Back in my deep value days, I bought a big position in Reitmans (TSX:RET.A), the women’s clothing retailer. It’s been five years of a lackluster performance and I still own my 2,000 shares.
I liked Reitmans because of the solid balance sheet, its cost cutting program, the turnaround potential, and the two crusty old Reitman brothers in charge. I used to be a big fan of management that stayed with the same company for about five decades.
The stock has bounced around a bit, including reaching a high of above $8 in 2015 and briefly surpassing $7 in 2016. But for the most part it’s been a long, slow decline. Shares are currently a little below $3.50, which represents just over a 40% loss for your favorite reformed deep value investor. At least dividends have helped bring that loss up a little.
I’ve tried being patient with the stock and it just hasn’t worked. But you know what my biggest frustration is?
Reitmans just doesn’t care
It’s clear Reitmans’ management team just doesn’t care about bringing the stock price up. There’s an easy path the company can take to create value, yet management just doesn’t bother. This suggests to me that either a) they don’t care or b) they think the company is ultimately doomed.
That easy path is stock buybacks, of course, and they make all sorts of sense at today’s price. The company trades for 40% under its stated book value, a metric that doesn’t include very many intangible assets. In fact, most of its market cap is actually cash in the bank.
Why wouldn’t management be buying back these shares as fast as they can get their hands on them? It makes zero sense to me. They’d immediately be generating value while putting non-productive cash to work.
It’s not like Reitmans needs $166 million (or a little over $3 per share) in cash, either. The company generates a little free cash flow each year, basically enough to pay the dividend. I’d immediately cut the dividend and use a big bunch of the cash to do a share buyback. Or, if I’m the Reitman family, I offer a small premium and take the company private.
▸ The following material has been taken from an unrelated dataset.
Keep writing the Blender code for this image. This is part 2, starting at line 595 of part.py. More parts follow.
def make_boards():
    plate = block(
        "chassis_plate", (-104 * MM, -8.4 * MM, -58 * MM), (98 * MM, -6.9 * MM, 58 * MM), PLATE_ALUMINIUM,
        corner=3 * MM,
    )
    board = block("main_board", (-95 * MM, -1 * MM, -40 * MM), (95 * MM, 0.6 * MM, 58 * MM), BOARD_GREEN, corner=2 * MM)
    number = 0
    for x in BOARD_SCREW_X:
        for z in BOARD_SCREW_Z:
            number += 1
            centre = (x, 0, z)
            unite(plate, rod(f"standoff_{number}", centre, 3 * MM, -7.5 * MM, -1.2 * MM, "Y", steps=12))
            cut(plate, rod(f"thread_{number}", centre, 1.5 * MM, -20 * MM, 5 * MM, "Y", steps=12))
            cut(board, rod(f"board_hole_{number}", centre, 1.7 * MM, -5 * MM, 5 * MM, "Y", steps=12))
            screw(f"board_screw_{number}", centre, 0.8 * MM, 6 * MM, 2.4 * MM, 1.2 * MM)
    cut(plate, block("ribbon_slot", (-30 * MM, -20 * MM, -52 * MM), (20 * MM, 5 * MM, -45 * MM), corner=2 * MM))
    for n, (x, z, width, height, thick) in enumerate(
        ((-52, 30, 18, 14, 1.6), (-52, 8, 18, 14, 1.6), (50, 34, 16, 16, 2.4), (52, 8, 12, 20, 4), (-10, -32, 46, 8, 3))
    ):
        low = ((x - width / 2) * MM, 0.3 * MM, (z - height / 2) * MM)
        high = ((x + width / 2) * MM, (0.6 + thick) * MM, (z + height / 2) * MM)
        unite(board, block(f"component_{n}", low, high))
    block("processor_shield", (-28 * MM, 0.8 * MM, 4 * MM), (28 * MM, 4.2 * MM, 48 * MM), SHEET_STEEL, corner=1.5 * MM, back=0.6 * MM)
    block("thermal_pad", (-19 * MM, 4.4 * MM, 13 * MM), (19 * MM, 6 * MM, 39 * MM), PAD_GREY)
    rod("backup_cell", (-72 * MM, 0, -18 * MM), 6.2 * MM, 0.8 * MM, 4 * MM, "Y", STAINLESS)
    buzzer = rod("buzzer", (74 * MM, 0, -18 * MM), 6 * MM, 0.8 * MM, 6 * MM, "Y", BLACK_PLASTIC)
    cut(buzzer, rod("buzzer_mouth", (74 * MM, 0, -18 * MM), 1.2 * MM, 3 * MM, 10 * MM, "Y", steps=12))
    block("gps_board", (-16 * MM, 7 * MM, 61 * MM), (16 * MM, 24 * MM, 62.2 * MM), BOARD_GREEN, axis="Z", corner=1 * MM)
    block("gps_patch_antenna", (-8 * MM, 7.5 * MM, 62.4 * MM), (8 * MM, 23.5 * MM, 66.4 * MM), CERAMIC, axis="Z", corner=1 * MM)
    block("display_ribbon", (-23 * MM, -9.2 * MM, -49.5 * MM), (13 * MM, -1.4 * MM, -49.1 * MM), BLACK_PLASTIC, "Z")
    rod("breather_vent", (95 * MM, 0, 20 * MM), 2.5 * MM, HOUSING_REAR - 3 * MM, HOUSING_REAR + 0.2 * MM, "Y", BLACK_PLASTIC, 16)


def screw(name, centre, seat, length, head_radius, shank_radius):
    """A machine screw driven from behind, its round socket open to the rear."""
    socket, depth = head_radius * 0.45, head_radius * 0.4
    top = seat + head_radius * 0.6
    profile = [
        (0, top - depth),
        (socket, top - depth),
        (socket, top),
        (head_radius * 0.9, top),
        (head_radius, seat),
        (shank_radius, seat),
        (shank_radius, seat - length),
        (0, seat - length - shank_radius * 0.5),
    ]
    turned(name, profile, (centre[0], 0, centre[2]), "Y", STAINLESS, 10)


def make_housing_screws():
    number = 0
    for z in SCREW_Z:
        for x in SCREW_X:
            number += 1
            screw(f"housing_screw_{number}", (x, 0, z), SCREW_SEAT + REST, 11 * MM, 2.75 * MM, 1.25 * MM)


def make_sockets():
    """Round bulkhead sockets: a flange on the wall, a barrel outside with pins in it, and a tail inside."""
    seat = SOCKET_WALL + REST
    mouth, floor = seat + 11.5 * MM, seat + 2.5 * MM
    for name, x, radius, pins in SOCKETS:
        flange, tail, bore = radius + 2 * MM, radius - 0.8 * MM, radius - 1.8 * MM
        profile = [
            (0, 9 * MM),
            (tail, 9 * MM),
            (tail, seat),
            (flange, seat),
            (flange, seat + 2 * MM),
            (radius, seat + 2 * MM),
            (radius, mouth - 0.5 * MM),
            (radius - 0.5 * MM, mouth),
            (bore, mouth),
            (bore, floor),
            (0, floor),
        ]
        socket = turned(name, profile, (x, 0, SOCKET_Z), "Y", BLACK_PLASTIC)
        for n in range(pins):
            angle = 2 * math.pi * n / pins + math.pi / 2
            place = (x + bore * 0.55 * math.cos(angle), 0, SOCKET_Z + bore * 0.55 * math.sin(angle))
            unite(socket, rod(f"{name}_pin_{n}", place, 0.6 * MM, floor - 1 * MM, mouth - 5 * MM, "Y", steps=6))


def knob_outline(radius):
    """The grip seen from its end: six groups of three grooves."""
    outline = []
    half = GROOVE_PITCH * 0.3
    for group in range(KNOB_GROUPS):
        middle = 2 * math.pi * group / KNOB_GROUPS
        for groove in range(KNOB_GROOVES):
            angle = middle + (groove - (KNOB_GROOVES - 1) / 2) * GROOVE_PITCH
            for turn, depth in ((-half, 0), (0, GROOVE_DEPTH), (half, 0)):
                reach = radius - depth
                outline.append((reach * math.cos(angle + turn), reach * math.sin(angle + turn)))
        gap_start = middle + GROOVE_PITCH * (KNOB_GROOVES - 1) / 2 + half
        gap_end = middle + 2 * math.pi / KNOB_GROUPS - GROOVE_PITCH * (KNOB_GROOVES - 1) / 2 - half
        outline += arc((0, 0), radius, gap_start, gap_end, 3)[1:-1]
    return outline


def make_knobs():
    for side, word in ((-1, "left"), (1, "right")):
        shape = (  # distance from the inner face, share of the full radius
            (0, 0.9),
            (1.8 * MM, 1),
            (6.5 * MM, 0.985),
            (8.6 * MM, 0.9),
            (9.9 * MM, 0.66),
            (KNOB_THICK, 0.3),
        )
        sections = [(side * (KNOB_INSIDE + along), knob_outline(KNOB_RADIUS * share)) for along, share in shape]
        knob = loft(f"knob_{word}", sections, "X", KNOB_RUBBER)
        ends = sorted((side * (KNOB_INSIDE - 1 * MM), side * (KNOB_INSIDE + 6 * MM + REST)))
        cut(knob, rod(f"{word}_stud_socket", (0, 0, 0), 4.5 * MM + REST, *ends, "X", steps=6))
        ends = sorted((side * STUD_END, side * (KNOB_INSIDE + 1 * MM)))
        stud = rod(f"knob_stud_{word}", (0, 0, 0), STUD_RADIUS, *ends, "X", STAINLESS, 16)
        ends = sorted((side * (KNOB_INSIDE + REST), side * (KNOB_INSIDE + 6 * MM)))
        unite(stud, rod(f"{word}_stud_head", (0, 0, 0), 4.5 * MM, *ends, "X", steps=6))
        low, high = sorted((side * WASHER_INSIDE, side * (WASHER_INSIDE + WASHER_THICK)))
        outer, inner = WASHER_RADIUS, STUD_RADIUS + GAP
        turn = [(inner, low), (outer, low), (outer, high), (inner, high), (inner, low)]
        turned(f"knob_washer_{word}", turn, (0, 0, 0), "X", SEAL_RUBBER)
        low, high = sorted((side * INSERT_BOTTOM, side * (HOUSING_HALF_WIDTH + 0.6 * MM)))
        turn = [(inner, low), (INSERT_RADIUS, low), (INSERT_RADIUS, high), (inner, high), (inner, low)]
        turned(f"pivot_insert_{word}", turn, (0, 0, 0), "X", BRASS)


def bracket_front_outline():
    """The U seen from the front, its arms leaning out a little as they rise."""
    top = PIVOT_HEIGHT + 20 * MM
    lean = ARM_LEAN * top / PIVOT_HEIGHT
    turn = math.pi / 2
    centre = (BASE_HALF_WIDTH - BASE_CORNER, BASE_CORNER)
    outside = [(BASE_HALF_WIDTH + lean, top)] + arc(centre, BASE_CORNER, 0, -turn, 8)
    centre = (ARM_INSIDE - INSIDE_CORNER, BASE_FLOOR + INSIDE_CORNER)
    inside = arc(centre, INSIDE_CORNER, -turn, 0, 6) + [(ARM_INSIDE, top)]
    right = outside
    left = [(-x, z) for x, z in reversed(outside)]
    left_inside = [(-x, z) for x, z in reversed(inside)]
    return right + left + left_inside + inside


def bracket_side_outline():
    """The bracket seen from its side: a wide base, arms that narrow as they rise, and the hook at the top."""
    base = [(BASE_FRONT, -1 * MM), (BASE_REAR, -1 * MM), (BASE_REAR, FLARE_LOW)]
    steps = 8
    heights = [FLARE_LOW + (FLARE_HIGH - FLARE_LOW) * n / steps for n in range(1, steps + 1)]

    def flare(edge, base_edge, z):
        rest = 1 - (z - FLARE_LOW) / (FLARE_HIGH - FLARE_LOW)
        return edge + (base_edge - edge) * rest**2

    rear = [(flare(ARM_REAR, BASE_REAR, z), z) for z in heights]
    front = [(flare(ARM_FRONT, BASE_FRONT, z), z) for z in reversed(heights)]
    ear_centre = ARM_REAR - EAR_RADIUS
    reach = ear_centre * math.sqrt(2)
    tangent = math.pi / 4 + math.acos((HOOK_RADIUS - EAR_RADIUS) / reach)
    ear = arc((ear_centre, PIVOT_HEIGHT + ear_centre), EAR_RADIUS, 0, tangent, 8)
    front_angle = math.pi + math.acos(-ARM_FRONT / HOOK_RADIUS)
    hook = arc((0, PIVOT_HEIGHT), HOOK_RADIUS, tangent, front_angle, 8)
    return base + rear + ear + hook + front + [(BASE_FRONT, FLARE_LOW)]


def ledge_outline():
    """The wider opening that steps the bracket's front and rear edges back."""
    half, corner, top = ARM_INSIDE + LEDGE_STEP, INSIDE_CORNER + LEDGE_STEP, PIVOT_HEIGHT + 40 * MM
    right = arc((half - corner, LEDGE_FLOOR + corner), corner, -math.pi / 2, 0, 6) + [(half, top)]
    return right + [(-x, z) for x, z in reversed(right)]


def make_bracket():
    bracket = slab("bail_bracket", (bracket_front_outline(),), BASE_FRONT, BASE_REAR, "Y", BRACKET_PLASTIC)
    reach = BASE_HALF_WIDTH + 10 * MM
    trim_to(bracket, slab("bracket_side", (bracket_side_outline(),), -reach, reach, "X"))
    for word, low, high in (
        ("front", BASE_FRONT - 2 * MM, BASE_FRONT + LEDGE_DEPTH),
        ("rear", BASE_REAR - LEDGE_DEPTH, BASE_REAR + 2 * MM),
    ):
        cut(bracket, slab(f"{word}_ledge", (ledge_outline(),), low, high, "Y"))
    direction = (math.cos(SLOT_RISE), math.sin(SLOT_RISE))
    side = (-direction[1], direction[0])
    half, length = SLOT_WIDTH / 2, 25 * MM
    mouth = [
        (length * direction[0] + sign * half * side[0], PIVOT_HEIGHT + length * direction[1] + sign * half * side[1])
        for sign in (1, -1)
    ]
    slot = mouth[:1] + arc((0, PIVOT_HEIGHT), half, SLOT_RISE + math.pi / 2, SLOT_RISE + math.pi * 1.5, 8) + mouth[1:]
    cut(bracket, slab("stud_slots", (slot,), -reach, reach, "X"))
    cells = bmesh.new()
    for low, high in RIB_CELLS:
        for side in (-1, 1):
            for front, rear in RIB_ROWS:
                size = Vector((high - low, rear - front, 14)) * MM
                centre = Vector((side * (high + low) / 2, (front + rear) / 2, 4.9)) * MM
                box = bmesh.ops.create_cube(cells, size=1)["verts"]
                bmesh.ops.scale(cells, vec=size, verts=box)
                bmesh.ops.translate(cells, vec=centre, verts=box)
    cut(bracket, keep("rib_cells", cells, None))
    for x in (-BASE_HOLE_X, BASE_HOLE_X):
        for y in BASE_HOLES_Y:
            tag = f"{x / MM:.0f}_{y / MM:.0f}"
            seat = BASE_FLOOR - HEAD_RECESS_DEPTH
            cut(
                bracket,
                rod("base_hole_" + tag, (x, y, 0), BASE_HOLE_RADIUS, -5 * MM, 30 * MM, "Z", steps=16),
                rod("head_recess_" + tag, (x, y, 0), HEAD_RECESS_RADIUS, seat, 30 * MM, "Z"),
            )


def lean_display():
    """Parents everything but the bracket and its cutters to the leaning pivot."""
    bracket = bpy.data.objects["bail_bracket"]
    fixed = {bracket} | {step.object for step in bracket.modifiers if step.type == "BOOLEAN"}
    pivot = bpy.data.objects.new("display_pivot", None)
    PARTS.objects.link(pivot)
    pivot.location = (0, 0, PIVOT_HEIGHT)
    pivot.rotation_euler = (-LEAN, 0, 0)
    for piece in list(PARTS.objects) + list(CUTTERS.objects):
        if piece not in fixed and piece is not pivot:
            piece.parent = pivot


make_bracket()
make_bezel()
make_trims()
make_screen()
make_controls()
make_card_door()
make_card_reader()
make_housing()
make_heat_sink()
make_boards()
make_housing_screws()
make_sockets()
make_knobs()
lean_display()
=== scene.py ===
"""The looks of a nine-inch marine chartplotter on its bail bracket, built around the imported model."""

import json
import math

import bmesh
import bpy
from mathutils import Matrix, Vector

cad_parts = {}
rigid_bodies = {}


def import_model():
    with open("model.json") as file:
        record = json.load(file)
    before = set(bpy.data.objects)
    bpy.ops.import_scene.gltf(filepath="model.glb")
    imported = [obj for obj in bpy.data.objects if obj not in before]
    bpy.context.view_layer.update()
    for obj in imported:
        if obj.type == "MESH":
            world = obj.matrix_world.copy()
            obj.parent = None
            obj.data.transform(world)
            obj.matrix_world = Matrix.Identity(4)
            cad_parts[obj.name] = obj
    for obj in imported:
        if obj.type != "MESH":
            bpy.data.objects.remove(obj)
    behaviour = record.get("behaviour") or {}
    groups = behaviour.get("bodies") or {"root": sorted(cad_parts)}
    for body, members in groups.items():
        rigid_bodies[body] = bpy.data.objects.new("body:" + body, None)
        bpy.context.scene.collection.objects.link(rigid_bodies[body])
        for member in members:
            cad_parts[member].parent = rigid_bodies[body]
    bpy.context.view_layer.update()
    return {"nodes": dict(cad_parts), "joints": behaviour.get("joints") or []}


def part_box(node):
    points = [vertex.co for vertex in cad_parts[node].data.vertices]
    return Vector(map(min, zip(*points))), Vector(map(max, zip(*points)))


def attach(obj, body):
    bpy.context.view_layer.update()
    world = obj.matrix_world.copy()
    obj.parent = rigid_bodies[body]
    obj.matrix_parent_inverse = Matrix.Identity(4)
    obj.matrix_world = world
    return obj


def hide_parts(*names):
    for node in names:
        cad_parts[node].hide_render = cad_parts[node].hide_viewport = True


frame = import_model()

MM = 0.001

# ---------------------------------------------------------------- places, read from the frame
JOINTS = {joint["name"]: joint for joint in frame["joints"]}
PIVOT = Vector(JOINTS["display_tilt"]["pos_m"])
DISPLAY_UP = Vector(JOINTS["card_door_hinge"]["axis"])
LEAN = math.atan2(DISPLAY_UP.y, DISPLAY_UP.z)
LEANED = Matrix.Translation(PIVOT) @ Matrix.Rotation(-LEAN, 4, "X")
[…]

I want to sell my shares because Reitmans is a trash company in an even worse industry. But something like a share buyback or taking the company private makes too much sense to ignore. I envision selling my shares and then next week waking up to some big news that sends the stock 20% higher.
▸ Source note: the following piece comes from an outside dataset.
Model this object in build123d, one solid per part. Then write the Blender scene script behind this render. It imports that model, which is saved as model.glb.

On the one hand, it’s silly to wait for an acquisition or other big event, since those things aren’t that likely to happen. Especially with a family-controlled company like Reitmans. My part-time grocery store gig is for a family-owned company, and these folks are typically a little crazy. Their whole identity is wrapped up in the company. So I doubt the brothers are going to sell.
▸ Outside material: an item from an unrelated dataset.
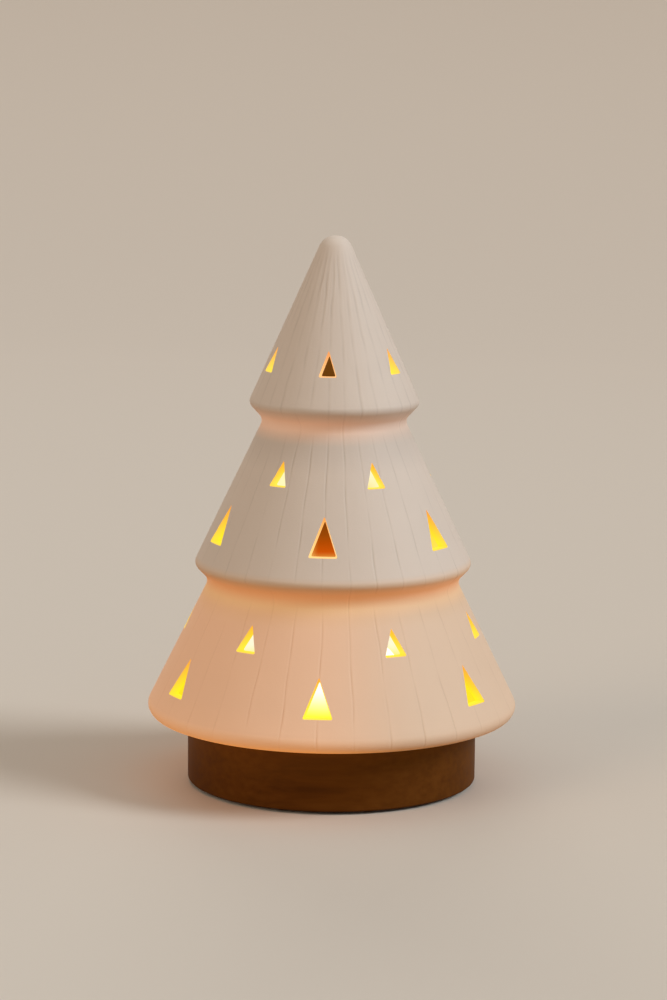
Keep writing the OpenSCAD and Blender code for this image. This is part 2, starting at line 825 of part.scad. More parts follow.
// Door with two hooks that turn behind the cover, a latch with a bead, and grip lines
module battery_door() {
    corner_r = cell_space * 2;
    tongue_t = hook_t * 2 / 3;
    tongue_y = latch_y + slip_gap + joint_gap;
    bead = joint_gap * 3;
    line_w = step_t * 2 / 3;
    line_count = 3;
    color(black_abs)
        difference() {
            union() {
                translate([0, 0, feet_stand])
                    rounded_plate(door_w, latch_y, hinge_y, corner_r, door_t);
                for (side = [-1, 1])
                    translate([side * hook_x - hook_w / 2, hinge_y, door_top - cut]) {
                        translate([0, -hook_t, 0])
                            cube([hook_w, hook_t, hook_top - door_top + cut]);
                        translate([0, -hook_t, hook_top - step_t - door_top + cut])
                            cube([hook_w, hook_t + hook_reach, step_t]);
                    }
                translate([-latch_w / 2, tongue_y, door_top - cut])
                    cube([latch_w, tongue_t, latch_top - door_top + cut]);
                translate([-latch_w / 2, tongue_y, 0])
                    rotate([90, 0, 90])
                        linear_extrude(latch_w)
                            polygon([[0, step_top + slip_gap], [-bead, step_top + slip_gap + bead],
                                     [0, step_top + slip_gap + step_t]]);
            }
            for (i = [0 : line_count - 1])
                translate([0, latch_y + (i + 2) * 2 * step_t, feet_stand - cut])
                    block(latch_w, line_w, cut + door_t / 4);
        }
}

// Cells side by side, the middle one turned round
module batteries() {
    edge = button_h / 2;
    can_end = cell_l - button_h;
    corners = [[0, 0], [cell_r, 0], [cell_r, can_end], [button_r, can_end], [button_r, cell_l], [0, cell_l]];
    rounds = [0, edge, edge, 0, edge / 2, 0];
    start = -bay_l / 2 + contact_t + spring_l + joint_gap;
    color(cell_wrap)
        for (i = [-1 : 1])
            rotate((i % 2 == 0) ? 180 : 0)
                translate([i * cell_pitch, start, cell_z])
                    rotate([-90, 0, 0])
                        rotate_extrude()
                            polygon(rounded_outline(corners, rounds));
}

// One contact plate against an end wall, from x0 to x1, with a tab through the roof if asked
module contact_plate(end, x0, x1, tab) {
    plate_h = cell_d * 3 / 4;
    y = end > 0 ? bay_l / 2 - contact_t : -bay_l / 2;
    translate([x0, y, cell_z - plate_h / 2])
        cube([x1 - x0, contact_t, plate_h]);
    if (tab)
        translate([(x0 + x1 - tab_w) / 2, y, cell_z])
            cube([tab_w, contact_t, tab_top - cell_z]);
}

// Two plates join neighbouring cells, and one at each end of the chain takes a lead
module contact_plates() {
    half = contact_w / 2;
    color(steel) {
        contact_plate(-1, -cell_pitch - half, -cell_pitch + half, true);
        contact_plate(-1, -half, cell_pitch + half, false);
        contact_plate(1, -cell_pitch - half, half, false);
        contact_plate(1, cell_pitch - half, cell_pitch + half, true);
    }
}

// Path of a contact spring: it narrows from foot to tip, with straight ends
spring_turns = 3;
spring_steps = 8;
spring_path = concat(
    [[spring_foot_r, 0, 0]],
    [for (k = [0 : spring_turns * spring_steps]) let (t = k / (spring_turns * spring_steps))
        let (r = spring_foot_r + (spring_tip_r - spring_foot_r) * t)
        [r * cos(360 * k / spring_steps), r * sin(360 * k / spring_steps),
         spring_wire + (spring_l - 2 * spring_wire) * t]],
    [[spring_tip_r, 0, spring_l]]
);
spring_gap = min([for (i = [1 : len(spring_path) - 2], j = [1 : len(spring_path) - 2])
    if (j > i + spring_steps / 2) norm(spring_path[i] - spring_path[j])]) - spring_wire;
echo(str("least gap of a contact spring to itself, mm: ", spring_gap));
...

But on the other it’s obvious some such move will create shareholder value. And the Reitman brothers own a shitload of shares. What exactly are these guys waiting for?
Value investing 101 is being patient and waiting for the catalyst, so I’m more inclined to hold today and collect my dividend while I wait for good news. But I promise you guys this: if shares move up 15-20%, I’d take my loss and get the hell out. I just don’t have confidence in the management team any longer.